Tuesday, April 9, 2013

A New Day for Both of Us :)

Alright, time flies 2 and a half year just passed in a blink of an eye
Never knows what was going on
We had came over these days
We had problems recently
and today yes today we at least give it a conclusion and a great opening as well
We finally came up with the idea of giving ourselves another chance of being couples
but with a special type of relationships
we do what best friends do act like best friends and yet we re in a relationship
A little bit weird? Yea at first I was upset
I was regretted for not being caring for her these days
And let her feel alone
It's time to give her some freedom and yes for us too
This is the solution she said before in the first 2 month of our relationship
When our relationship really meets with problems, we will give ourselves some space and freedom
We will get back together one day :)
Yes we are
I had promised her to wait me for another 10 years,
In the next 10 years, everything will be different
I promised to be a matured-thought guy and able to marry her at that time
I wished that her heart is still with me that time
I really do wish so
I can't see her holding another guy's hand, loving another guy, but the guy is not me
I can't stand it
We are going to make this relationships works
But first, His words are the point and the centre of our relationship
We can't give up on Him and wanting our relationship to maintain happily
We had been lack of Him these days, or these months
Still remember we were so passion about Him last time when I first knew Him
Godfather, you are the truth, the life, the light of my life :)
Today the first day, HAPPY OPPOSITE ANNIVERSARY DAY 9/4/2013
I loved her, love her, and will still love her
I promised to Godfather the first time of my prayer
I just want to be with her, this is the only time I being real selfish
Please forgive me Lord and I know Your plan is greater than mine
I just want You to put her in my plan as well
I love You, her, my family and her family as well
Oh Lord, I need You lead our relationship in the presence of JESUS' LOVE

From today onwards, I will spend like 15 minutes every night to get this blog updated.
Everyday until the day she accepts me as her husband :)
I promised to God, I will change after today
No more flirting, just fight for my future in His plan, and fight for her back in 10 years time
9 - 4 - 2023 I will remember the date Forever :)

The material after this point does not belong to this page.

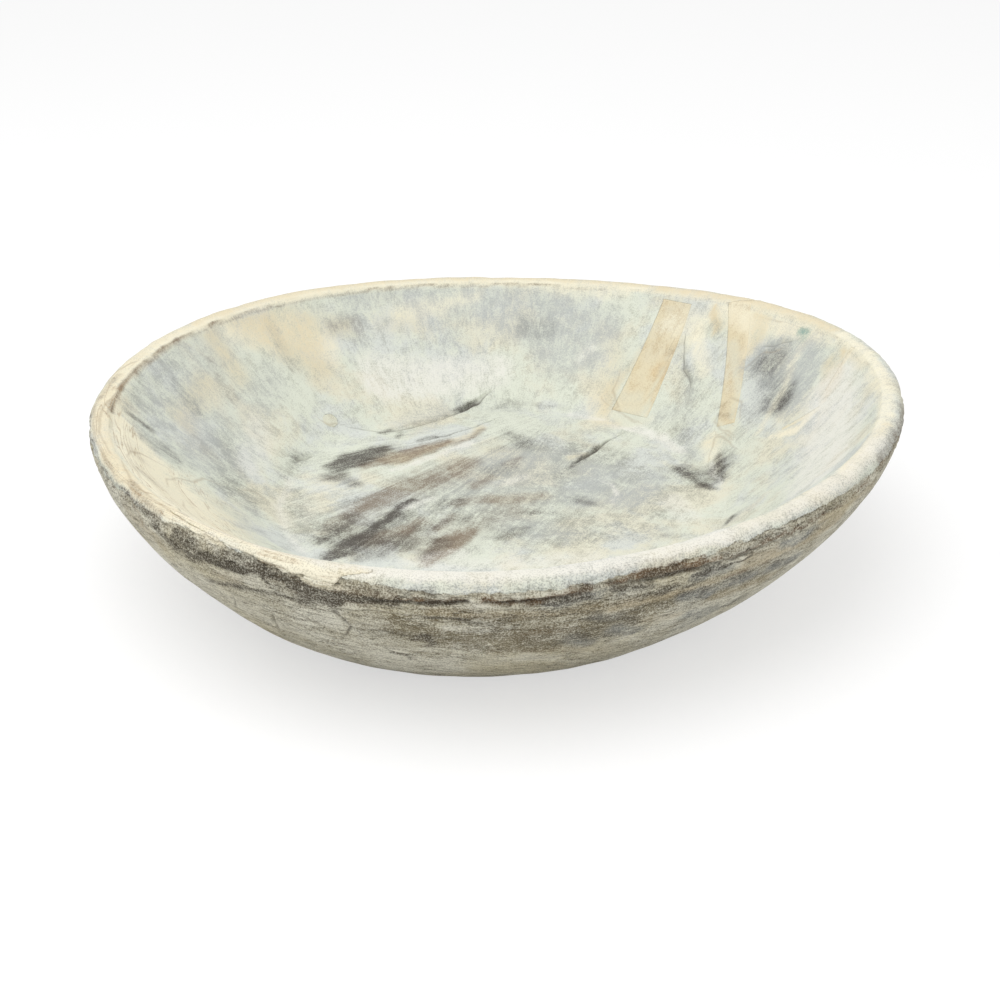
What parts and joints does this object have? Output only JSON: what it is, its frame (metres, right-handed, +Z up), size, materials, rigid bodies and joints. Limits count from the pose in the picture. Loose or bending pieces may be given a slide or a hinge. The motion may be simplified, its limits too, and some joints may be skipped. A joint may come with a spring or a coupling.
{
  "type": "dough bowl",
  "caption": "Round hand-hewn wooden dough bowl with a thick rounded rim, sloping walls, a flat floor, let-in repair strips and a limewashed finish.",
  "frame": {"origin": "on the table, under the middle of the rim's outline", "axes": "+X to the right in the picture, +Y to the back, +Z up"},
  "size_m": [0.4088, 0.4052, 0.1001],
  "materials": {
    "limewashed_wood": "limewashed and rubbed back, matt",
    "tan_wood": "thinly washed, matt",
    "plug_wood": "thinly washed, matt",
    "lime_filler": "chalky, matt"
  },
  "bodies": {
    "root": {"bowl_body": "limewashed_wood", "repair_strip_left": "tan_wood", "repair_strip_right": "tan_wood", "knot_plug": "plug_wood", "crack_filler": "lime_filler", "rim_filler": "lime_filler"}
  },
  "joints": []
}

Alright, time to get my blog started
Was a lil' sad at first, then went to check about my ktar intake :)
Printed out the offer letters and stuff
Going for the mass com on the 29th of April, 2013
Went for futsal match with Kampung Boyan FC, 11p.m. - 12.20a.m.
Kinda tired, exhausted after the game
Maybe my mood affects my mood in the game
Thank God I play safe :))
and most importantly I feel the love again in me, the love from You
Amen :)
I want to live a different life in the presence of You, Your words everyday in my life from today onwards
Until Yewei turns back to me :) and continue doing it together
I know you will lead me well.
Time to sleep. Alrght goodnight :)

1:32 AM

Thursday, March 29, 2012

Awwyeahh

Today supposed to be a happy day
as we have our cross country for today
for our school

but just because of the s*n of the b***h!
blind?
didn't see that I was just standing beside?
act like walking towards to ask me something?
then stay there to wait for conversation?
bastard!

you should be understood
you should know my style well.
but why you still can talk like this?
then leave me alone aside
then i walk away
alright, you still don't understood
I can't stand with it anymore.
not once
show some respect towards us
if I were you, I will just say few words then get off
but you're not.
you still laughing, chatting so happily.
I'm speechless
I chose to leave the area as to not ruin my mood
but when I walked back that time
you just feel like don't give a damn to me
alright alright.
you make my day :)

*p/s don't pick your own seat in this post. Thank you :)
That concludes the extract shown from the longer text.